The Viv looks great!


----------



## froglady44 (Feb 5, 2018)

I have a Begonia Lana in one of mine. Nice color change with the leaves and seems to be doing very well. This time of year you should be able to pick it up at the garden centers.


----------



## Lucano (Aug 21, 2017)

Update:

Viv grows, added couple plants. I'm not sure if I want to eliminate the monstera acuminata since I don't like the look too much, I feel it doesn't fit in the central American look that I'd like to achieve. I hope you can see the photos.
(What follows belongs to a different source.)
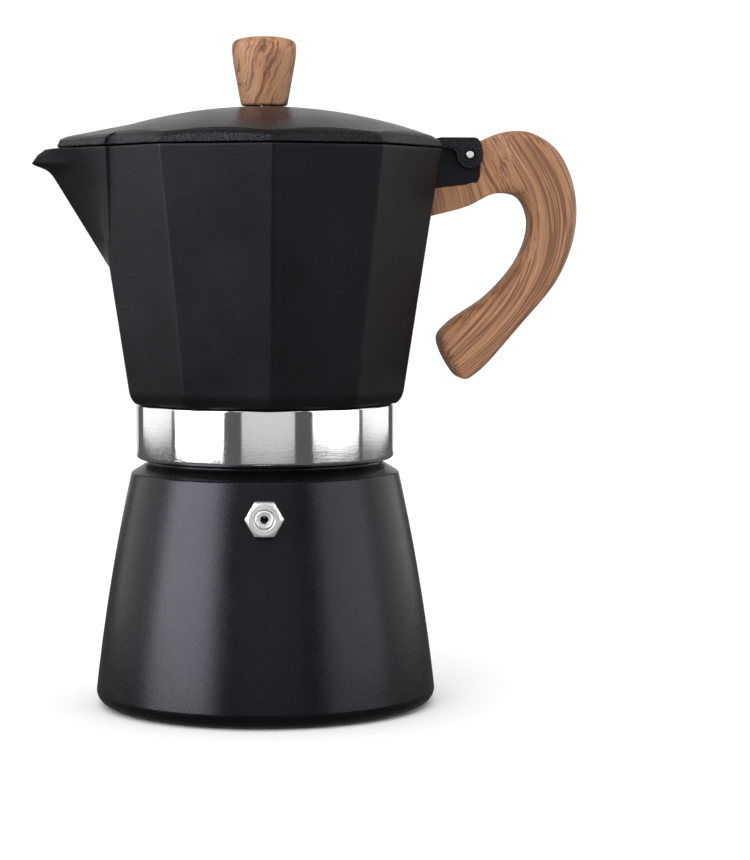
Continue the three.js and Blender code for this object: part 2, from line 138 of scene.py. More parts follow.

https://m.imgur.com/a/PS1HJRX


----------



## Lucano (Aug 21, 2017)

Update:

I've added two new plants, cissus amazonica and anthurium scandens. I really look forward on the anthurium, it will (hopefully) grow a ton of aerial roots, which is what I would really like. 

I've also started culturing fruit flies for a month now and had pretty good results! I've noticed that they like the media a little more on the moist side, almost like thick cream of you will. I think I'll make two cultures biweekly which should be enough for at maximum 3 ranitomeya. The cups I culture them in are I think 400 ml, on the forum I saw that the majority of folks culture them in 32 oz cups which should be almost 1000 ml (?), I hope my cups aren't too small. 
My first culture had TONS of mites but the second ones are apparently mite free for the moment. I'm also starting to culture dwarf white isopods and springtails, I'll be seeding them in the viv soon.

I hope the quality of the photos doesn't distort. That's all for now, cheers!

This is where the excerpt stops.